Which Paris sculptor taught Pierre is not known, but several were already connected to the family at the time of his father's death in 1748. These included the children's deputy guardian (subrogé tuteur), sculptor Jean-Baptiste or Jean-Jacques Poullet; Pierre Danse and Denis Robinot, both sculptors on rue Meslé (now Meslay) where the Scheemackers were living; and Denis Coulonjon, living at the Cour du Grand Maitre de l'Arsenal. The most prestigious of his father's former colleagues was the sculptor Paul-Ambroise Slodtz (1702-1758), sculpteur ordinaire du Roi on the rue du Vieux Louvre, member of the Académie royale de peinture et de sculpture, and son of Antwerp-born Sébastien Slodtz (1655-1726), former Court sculptor and Rector of the Académie de Saint-Luc.

On 15 October 1755, Pierre Scheemackers (the French spelling of the family name) was admitted to the Académie de Saint-Luc. He exhibited several items at the Academy's Salon the following year 1756, also at the Salons of 1762 and 1764. His exhibits were described as :

At the Salon of 1756:
- Vierge. Statue executée pour l'église de Saint-Hilaire, près le Puits-Certain.
- Un modèle d'une figure représentant la Sculpture.
- Deux dessins de chaire à precher, l'un représentant le Temple de la Vérité soutenu par les quatre Evangélistes, projet destiné à la chaire de Saint-Roch, l'autre représentant l'Eglise pour la chaire de Saint-Merry.
- Un fou qui fait faire silence, tandis qu'il gratte les doigts de son pied droit.
- Un dessin, au crayon rouge, d'un tombeau de sénateur.

At the Salon of 1762:
- Une petite baigneuse de 2 pieds de proportion.
- Une petite tête d'enfant, en terre cuite.
- Hébé, une grande figure en pierre.

At the Salon of 1764:
- Un enfant jouant avec des cerises et un papillon.
- Deux esquisses, l'une représentant la Prudence, et l'autre le Plaisir.
- Dix dessins de différents vases à la romaine, sur la même feuille.
- Des dessins de chaires à prêcher.
- Projet du palais du roi d'Angleterre, qui doit être bâti sur le terrain où est le Palais de Saint-James, à Londres. Dessin d'architecture de 3 pieds de large.

These translate as:

1756:
- Virgin, statue created for the church of Saint-Hilaire, Paris (the reference to Puits-Certains is unclear).
- A model of a figure representing Sculpture.
- Two pulpit designs, one representing the Temple of Trust supported by the four Evangelists for the pulpit in (the church of) Saint-Roch, Paris the other representing The Church for the pulpit in (the church of) Saint-Merri.
- A fool (or lunatic) calling for silence whilst he scratches his toes on his right foot.
- A red pencil drawing of a senator's tomb.

1762:
- A female bather 2 feet high.
- A small child's head in terracotta.
- Hebe, a large figure in stone.

1764:
- A child playing with cherries and a butterfly.
- Two sketches, one representing Prudence, the other Pleasure.
- Ten designs of different vases in the Roman style, on the same sheet.
- Two designs for pulpits.
- Draft design for the Palace of the King of England, which is to be built on the ground where St James's Palace lies in London. Architectural design 3 feet wide.

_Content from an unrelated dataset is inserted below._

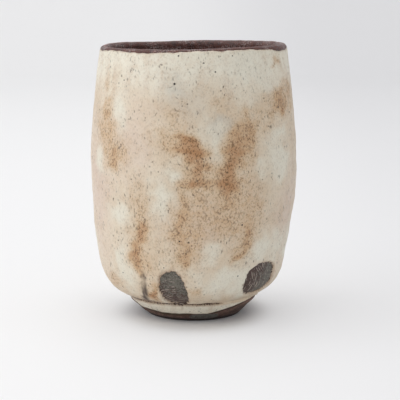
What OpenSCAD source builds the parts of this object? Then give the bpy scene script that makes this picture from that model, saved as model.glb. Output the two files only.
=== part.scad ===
// Tall tea cup of dark stoneware, thrown on a wheel and turned at the foot.
// A cream coat covers the outside, and a dark iron coat covers the lip and the inside.
// All pieces share one outline of the finished cup, so they meet along the same faces.
// Sizes are in millimetres. The cup stands on z = 0, its axis is the Z axis and its front faces -Y.
// Directions round the cup are in degrees from the front, positive towards +X.

/* [Cup] */
// Height from the table to the top of the lip
cup_h = 96; // [86:1:110]
// Widest diameter of the belly, over the coat
belly_d = 73.4; // [70:0.2:80]
// Height of the widest place
belly_z = 56; // [48:1:62]
// How far the lip is drawn in from the belly, on each side
lip_in = 3.7; // [1:0.1:6]
// Power of the curve above the belly, from 1 for a cone to 2 for an arc
lip_power = 1.45; // [1.2:0.05:2]
// How far the belly draws in evenly on its way down to the ledge of the foot, on each side
belly_in = 6; // [4.6:0.1:7]
// How far it draws in further at its lower corner, where the turning tool rounded it
corner_in = 6.6; // [5:0.1:8]
// Height over which that corner runs out into the belly
corner_h = 3.1; // [2:0.1:4.5]

/* [Wall] */
// Thickness of the rounded lip, with its coat
lip_t = 3.4; // [2.6:0.1:4.2]
// Thickness of the wall just above the floor
wall_t = 5.2; // [4.2:0.1:6.4]
// Thickness of the floor over the hollow of the foot
floor_t = 5.4; // [4.4:0.1:7]
// Radius of the round between floor and wall, inside
floor_round = 14; // [9:0.5:17]
// Height of one throwing ring inside
throw_pitch = 7.5; // [5:0.5:11]
// Depth of the throwing rings
throw_depth = 0.3; // [0.1:0.05:0.5]

/* [Foot] */
// Height of the ledge between foot and belly
ledge_z = 7.8; // [7.2:0.1:9.4]
// How far the ledge stands in from the lower end of the belly
ledge_in = 0.2; // [0.1:0.1:0.8]
// Depth of the line that the turning tool cut between ledge and belly
line_depth = 0.7; // [0.3:0.1:1]
// Width of that line
line_w = 0.9; // [0.7:0.1:1.4]
// How far the bevel under the ledge runs in, down to the edge of the cream coat
bevel_in = 3.3; // [2.6:0.1:4.4]
// Height of the bare clay under that edge
bare_h = 3.4; // [2.6:0.1:4.2]
// How far the bare clay runs in, down to the table
bare_in = 3.2; // [2:0.1:5]
// Width of the ring that rests on the table
rest_w = 2.8; // [2:0.1:4]
// Bevel that keeps the edges of that ring from chipping
rest_bevel = 0.7; // [0.3:0.1:0.9]
// Depth of the hollow under the foot
hollow_h = 5.6; // [5:0.1:6.6]
// Radius of the round at the top of the hollow
hollow_round = 1.6; // [0.8:0.1:2.4]
// Height of the small cone that turning left in the middle of the hollow
nipple_h = 0.9; // [0.4:0.1:1.2]
// Diameter of that cone
nipple_d = 8; // [5:0.5:11]

/* [Coats] */
// Thickness of the cream coat
cream_t = 0.7; // [0.4:0.05:1]
// Thickness of the iron coat
iron_t = 0.4; // [0.25:0.05:0.6]
// Height under the lip over which the cream coat thins out
cream_fade_h = 9; // [4:0.5:14]
// How far the lower edge of the cream coat bulges where the glaze gathered
cream_roll = 0.25; // [0.1:0.05:0.4]
// Thickness of the film of glaze in the finger marks and on the foot
film_t = 0.25; // [0.15:0.05:0.35]

/* [Finger marks] */
// Height of the middle of the marks over the ledge
mark_rise = 6.6; // [5.6:0.2:9]
// Tilt of the marks out of the upright, to follow the round of the belly
mark_tilt = 28; // [20:1:36]
// Directions of the four fingers that held the cup
finger_turns = [-12, 46, 103, 155]; // [-180:1:180]
// Leans of their marks, positive with the lower end to the right
finger_leans = [12, -40, -20, 8]; // [-45:1:45]
// Widths of their marks
finger_ws = [9.4, 13.8, 11.4, 10.6]; // [8:0.2:14]
// Lengths of their marks
finger_ls = [16, 15.5, 15.5, 14]; // [14:0.5:18]
// Direction of the thumb that held the cup from behind
thumb_turn = -118; // [-150:1:-70]
// Lean of its mark
thumb_lean = 10; // [-45:1:45]
// Width of its mark
thumb_w = 13; // [10:0.2:14]
// Length of its mark
thumb_l = 16.5; // [14:0.5:18]

/* [Bare arch] */
// Cream coat left between the ledge and the bare arch that was rubbed off beside the foot
arch_drop = 1; // [0.5:0.1:3]
// Radius of that arch
arch_r = 56; // [44:1:70]
// Direction of the arch
arch_turn = 76; // [60:1:120]

/* [Foot smear] */
// Direction of the smear of glaze on the bare foot
smear_turn = 11; // [-10:1:25]
// Angle round the foot that the smear covers
smear_angle = 32; // [20:1:45]
// Clay left bare between the smear and the edge of the cream coat
smear_gap = 0.3; // [0.2:0.1:1]

/* [Hidden] */
$fn = 96;

// Overrun of the cut for the arch
over = 1;
// Powers of the curve under the belly, and of the wall's growth towards the floor
belly_power = 1.87;
wall_power = 0.8;
// Steps along each stretch of the outline
roll_steps = 4;
shoulder_steps = 18;
barrel_steps = 12;
lip_steps = 12;
ring_steps = 6;
floor_steps = 8;
hollow_steps = 4;

belly_r = belly_d / 2;
lip_r = belly_r - lip_in;
shoulder_r = belly_r - belly_in - corner_in;
ledge_r = shoulder_r - ledge_in;
bare_r = ledge_r - bevel_in;
rest_r = bare_r - bare_in;
hollow_r = rest_r - rest_w;
mark_z = ledge_z + mark_rise;
arch_h = ledge_z - arch_drop;
lip_round = lip_t / 2;
lip_z = cup_h - lip_round;
floor_z = hollow_h + floor_t;
bend_z = floor_z + floor_round;
ring_count = floor((lip_z - bend_z) / throw_pitch);
rings_h = ring_count * throw_pitch;
rings_top = lip_z - (lip_z - bend_z - rings_h) / 2;

function blend(a, b, share) = a + (b - a) * share;
function slice(pts, first, end) = [for (i = [first : end]) pts[i]];
function backwards(pts) = [for (i = [len(pts) - 1 : -1 : 0]) pts[i]];

// Unit normal of an outline at point i, to the right of its direction
function normal_at(pts, i) =
    let (step = pts[min(i + 1, len(pts) - 1)] - pts[max(i - 1, 0)])
    [step[1], -step[0]] / norm(step);

// Finished radius of the outside at height z, above and below the belly
function above_belly(z) = blend(belly_r, lip_r,
    pow((z - belly_z) / (lip_z - belly_z), lip_power));
function below_belly(z) = belly_r
    - belly_in * pow((belly_z - z) / (belly_z - ledge_z), belly_power)
    - corner_in * exp((ledge_z - z) / corner_h);
function outside_r(z) = z > belly_z ? above_belly(z) : below_belly(z);

// Finished radius of the inside at height z, with its throwing rings
function wall_at(z) = blend(lip_t, wall_t, pow((lip_z - z) / (lip_z - bend_z), wall_power));
function ring_at(z) = z > rings_top || z < rings_top - rings_h ? 0
    : throw_depth * (1 - cos(360 * (rings_top - z) / throw_pitch)) / 2;
function inside_r(z) = outside_r(z) - wall_at(z) + ring_at(z);

// The finished outline, from the lower edge of the cream coat up the outside
bevel_low = [bare_r, bare_h];
bevel_high = [ledge_r, ledge_z - line_w];
bevel_pts = [for (i = [0 : roll_steps])
    let (share = i / roll_steps)
    blend(bevel_low, bevel_high, share)
        + cream_roll * sin(180 * share) * normal_at([bevel_low, bevel_high], 0)];
line_pt = [ledge_r - line_depth, ledge_z - line_w / 2];
shoulder_pts = [for (i = [0 : shoulder_steps])
    let (z = blend(belly_z, ledge_z, cos(90 * i / shoulder_steps)))
    [outside_r(z), z]];
barrel_pts = [for (i = [1 : barrel_steps])
    let (z = blend(belly_z, lip_z, i / barrel_steps))
    [outside_r(z), z]];

// Its continuation over the lip, down the inside and across the floor
lip_pts = [for (i = [1 : lip_steps])
    let (turn = 180 * i / lip_steps)
    [lip_r - lip_round, lip_z] + lip_round * [cos(turn), sin(turn)]];
inside_pts = [for (i = [0 : ring_count * ring_steps])
    let (z = rings_top - throw_pitch * i / ring_steps)
    [inside_r(z), z]];
floor_pts = [
    for (i = [0 : floor_steps])
        let (turn = 90 * i / floor_steps)
        [inside_r(bend_z) - floor_round, bend_z] + floor_round * [cos(turn), -sin(turn)],
    [0, floor_z]
];

outside_pts = concat(bevel_pts, [line_pt], shoulder_pts, barrel_pts);
finished_pts = concat(outside_pts, lip_pts, inside_pts, floor_pts);
cream_end = len(outside_pts) - 1;
last = len(finished_pts) - 1;

// The clay under the coats, point for point under the finished outline
function coat_at(i) = i > cream_end ? iron_t
    : blend(iron_t, cream_t, min(1, (lip_z - finished_pts[i][1]) / cream_fade_h));
clay_pts = [
    for (i = [0 : last - 1])
        finished_pts[i] - coat_at(i) * normal_at(finished_pts, i),
    [0, floor_z - iron_t]
];

// The turned foot, from the middle of the hollow to its outer edge
foot_pts = [
    [0, hollow_h - nipple_h],
    [nipple_d / 2, hollow_h],
    for (i = [0 : hollow_steps])
        let (turn = 90 * i / hollow_steps)
        [hollow_r - hollow_round, hollow_h - hollow_round] + hollow_round * [sin(turn), cos(turn)],
    [hollow_r, rest_bevel],
    [hollow_r + rest_bevel, 0],
    [rest_r - rest_bevel, 0],
    [rest_r, rest_bevel]
];
foot_edge = foot_pts[len(foot_pts) - 1];

module turned(pts) {
    rotate_extrude()
        polygon(pts);
}

// A coat between the clay and the finished outline, from one of their points to another
module coat(first, end) {
    turned(concat(slice(finished_pts, first, end), backwards(slice(clay_pts, first, end))));
}

// Two rounds, with straight sides between them where the fingertip is longer than it is wide
module fingertip_outline(w, l) {
    for (side = [-1, 1])
        translate([0, side * (l - w) / 2])
            circle(d = w);
    if (l > w)
        square([w, l - w], center = true);
}

// A prism across the coat where a fingertip touched it
module mark(turn, lean, w, l) {
    rotate([0, 0, turn])
        translate([0, -outside_r(mark_z), mark_z])
            rotate([90 + mark_tilt, 0, 0])
                rotate([0, 0, lean])
                    translate([0, 0, -w / 2])
                        linear_extrude(w)
                            fingertip_outline(w, l);
}

module hand_marks() {
    for (i = [0 : len(finger_turns) - 1])
        mark(finger_turns[i], finger_leans[i], finger_ws[i], finger_ls[i]);
    mark(thumb_turn, thumb_lean, thumb_w, thumb_l);
}

module arch() {
    rotate([0, 0, arch_turn])
        translate([0, 0, arch_h - arch_r])
            rotate([90, 0, 0])
                cylinder(r = arch_r, h = ledge_r + over);
}

// Thrown wall and floor and turned foot, one piece of fired clay
module clay_body() {
    color("#4a332b")
        turned(concat(foot_pts, clay_pts));
}

// Cream coat outside, open where the fingers held the cup and over the arch
module cream_glaze() {
    color("#d9cdb2")
        difference() {
            coat(0, cream_end);
            hand_marks();
            arch();
        }
}

// Iron coat over the lip, down the inside and across the floor
module iron_glaze() {
    color("#5a3a33")
        coat(cream_end, last);
}

// Grey film of glaze that stayed on the clay in the finger marks
film_first = len(bevel_pts);
film_end = film_first + shoulder_steps;
film_pts = [for (i = [film_first : film_end])
    clay_pts[i] + film_t * normal_at(clay_pts, i)];
module finger_films() {
    color("#6f7470")
        intersection() {
            turned(concat(film_pts, backwards(slice(clay_pts, film_first, film_end))));
            hand_marks();
        }
}

// Grey smear of glaze that ran down on the bare foot
foot_slope = [foot_edge, clay_pts[0]];
smear_out = film_t * normal_at(foot_slope, 0);
smear_share = 1 - smear_gap / norm(foot_slope[1] - foot_slope[0]);
smear_low = blend(foot_slope[0], foot_slope[1], 1 - smear_share);
smear_high = blend(foot_slope[0], foot_slope[1], smear_share);
module foot_smear() {
    color("#656a66")
        rotate([0, 0, smear_turn - 90 - smear_angle / 2])
            rotate_extrude(angle = smear_angle)
                polygon([smear_low, smear_low + smear_out, smear_high + smear_out, smear_high]);
}

clay_body();
cream_glaze();
iron_glaze();
finger_films();
foot_smear();
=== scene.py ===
"""Looks of a tall stoneware tea cup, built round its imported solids.

The cup was thrown, turned at the foot, lined with a dark iron glaze and dipped in a thick cream glaze.
Shapes are worked out in millimetres and written into the meshes in metres, in the frame of the solids.
Directions round the cup are in degrees from its front, which faces -Y, and grow towards +X.
"""

import logging
import math
from dataclasses import dataclass, field
from enum import Enum

import bpy
import numpy as np
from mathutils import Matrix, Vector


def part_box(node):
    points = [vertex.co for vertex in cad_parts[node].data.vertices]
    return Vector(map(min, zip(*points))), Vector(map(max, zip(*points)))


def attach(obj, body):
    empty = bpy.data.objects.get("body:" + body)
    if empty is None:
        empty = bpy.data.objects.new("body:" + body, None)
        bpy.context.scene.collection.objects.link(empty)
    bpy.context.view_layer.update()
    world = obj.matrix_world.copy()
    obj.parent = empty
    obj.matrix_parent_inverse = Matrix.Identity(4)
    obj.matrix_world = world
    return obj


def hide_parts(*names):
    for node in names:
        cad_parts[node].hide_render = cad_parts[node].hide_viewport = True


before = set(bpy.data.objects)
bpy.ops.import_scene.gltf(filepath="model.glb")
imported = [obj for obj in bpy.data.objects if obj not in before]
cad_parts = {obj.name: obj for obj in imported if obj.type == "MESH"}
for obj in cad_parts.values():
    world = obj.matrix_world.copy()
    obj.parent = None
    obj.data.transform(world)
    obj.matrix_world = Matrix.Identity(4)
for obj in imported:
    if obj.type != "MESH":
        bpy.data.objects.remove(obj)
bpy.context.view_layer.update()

Array = np.ndarray
Socket = bpy.types.NodeSocket
Inputs = dict[str | int, object]
Triple = tuple[float, float, float]
LOG = logging.getLogger("tea_cup")
# One millimetre in metres
MM = 0.001
# Radius of the plain cylinder on which noise is read, in millimetres
NOISE_R = 30.0
# Stands for any distance that is far from an edge, in millimetres
FAR = 9.0
# Less than any length that counts, in millimetres
TINY = 1e-6


def smooth(value: Array, low: Array | float, high: Array | float) -> Array:
    """A smooth step: 0 up to low, 1 from high on, and 3t^2 - 2t^3 between them."""
    share = np.clip((value - low) / (high - low), 0.0, 1.0)
    return share * share * (3.0 - 2.0 * share)


def round_points(azimuth: Array, radius: Array | float, z: Array | float) -> Array:
    """Points at a direction, a radius and a height.

    Args:
        azimuth: Degrees from the front.
        radius: Distance from the axis, in millimetres.
        z: Height, in millimetres.

    Returns:
        An array with x, y and z in its last axis.
    """
    turn = np.radians(azimuth)
    return np.stack(np.broadcast_arrays(radius * np.sin(turn), -radius * np.cos(turn), z), axis=-1)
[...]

In January 1764 Pierre Scheemackers was appointed full Professeur at the Académie de Saint-Luc, but died the following year, on 19 October 1765, at his address on the Boulevard du Pont aux Choux in the parish of Saint-Nicolas, Paris.

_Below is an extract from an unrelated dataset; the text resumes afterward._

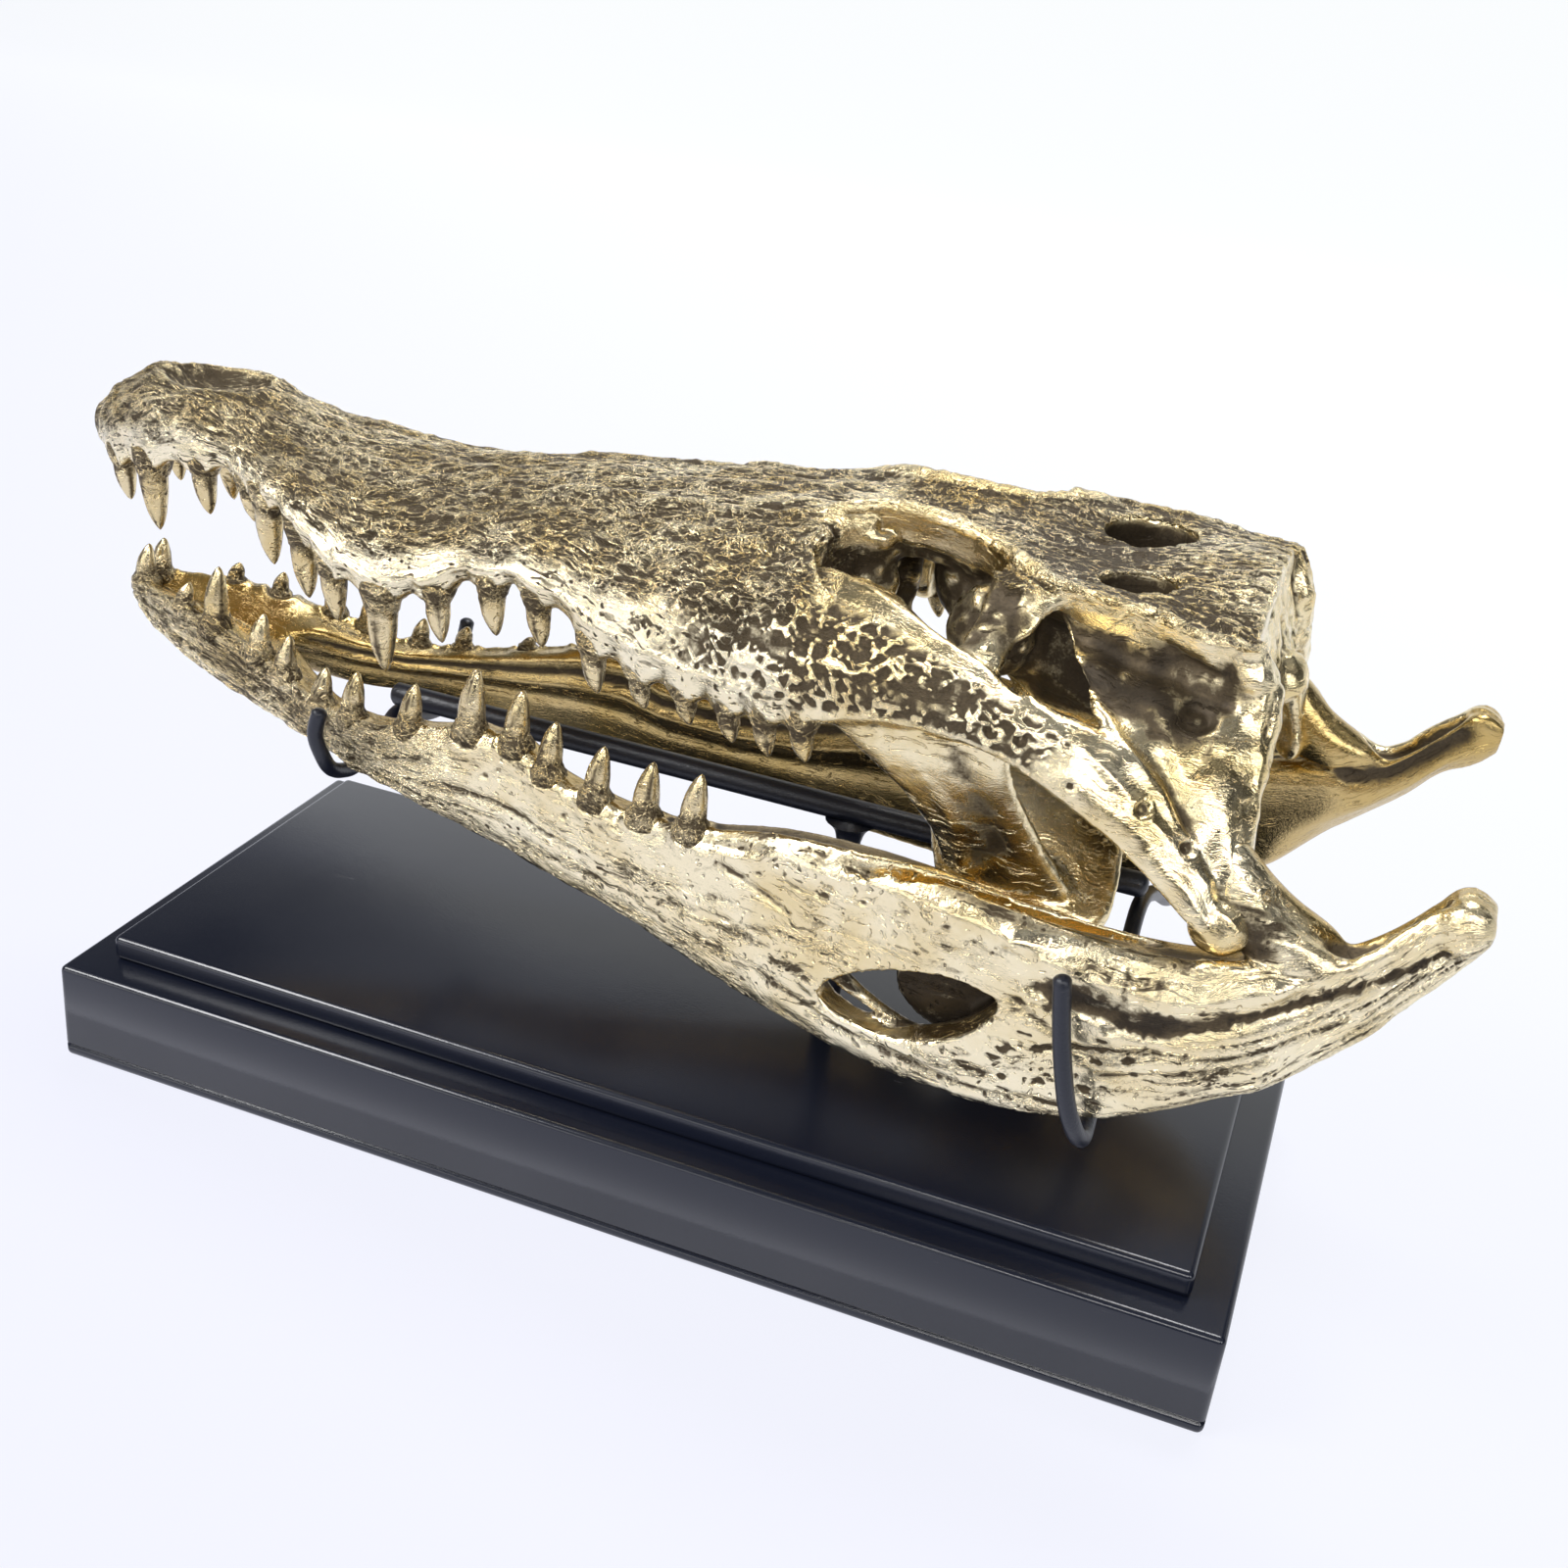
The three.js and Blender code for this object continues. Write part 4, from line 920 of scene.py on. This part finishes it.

Pierre Scheemackers had married Anne-Julie Revel in Paris in August 1751. Their only surviving child was Marie-Julie Scheemackers, who had three children : Marie-Françoise-Julie Dubourg, later wife of Charles-Louis-Vincent Thibault; Victor-Honoré-Louis Dubourg; and Marie-Antoinette Dubourg, later wife of Jean-Joseph-Pillioud. The three Dubourgs were left legacies by Pierre's brother, their great-uncle sculptor Thomas Scheemakers of London, who had died childless in 1808. Thanks to sculptor Joseph Nollekens as second executor to Thomas' Will, in May 1815 the Dubourgs received their legacies of £433.6s.8d each in Bank of England funds, due to them since 1810 after the death of Thomas' widow but delayed by the Napoleonic Wars.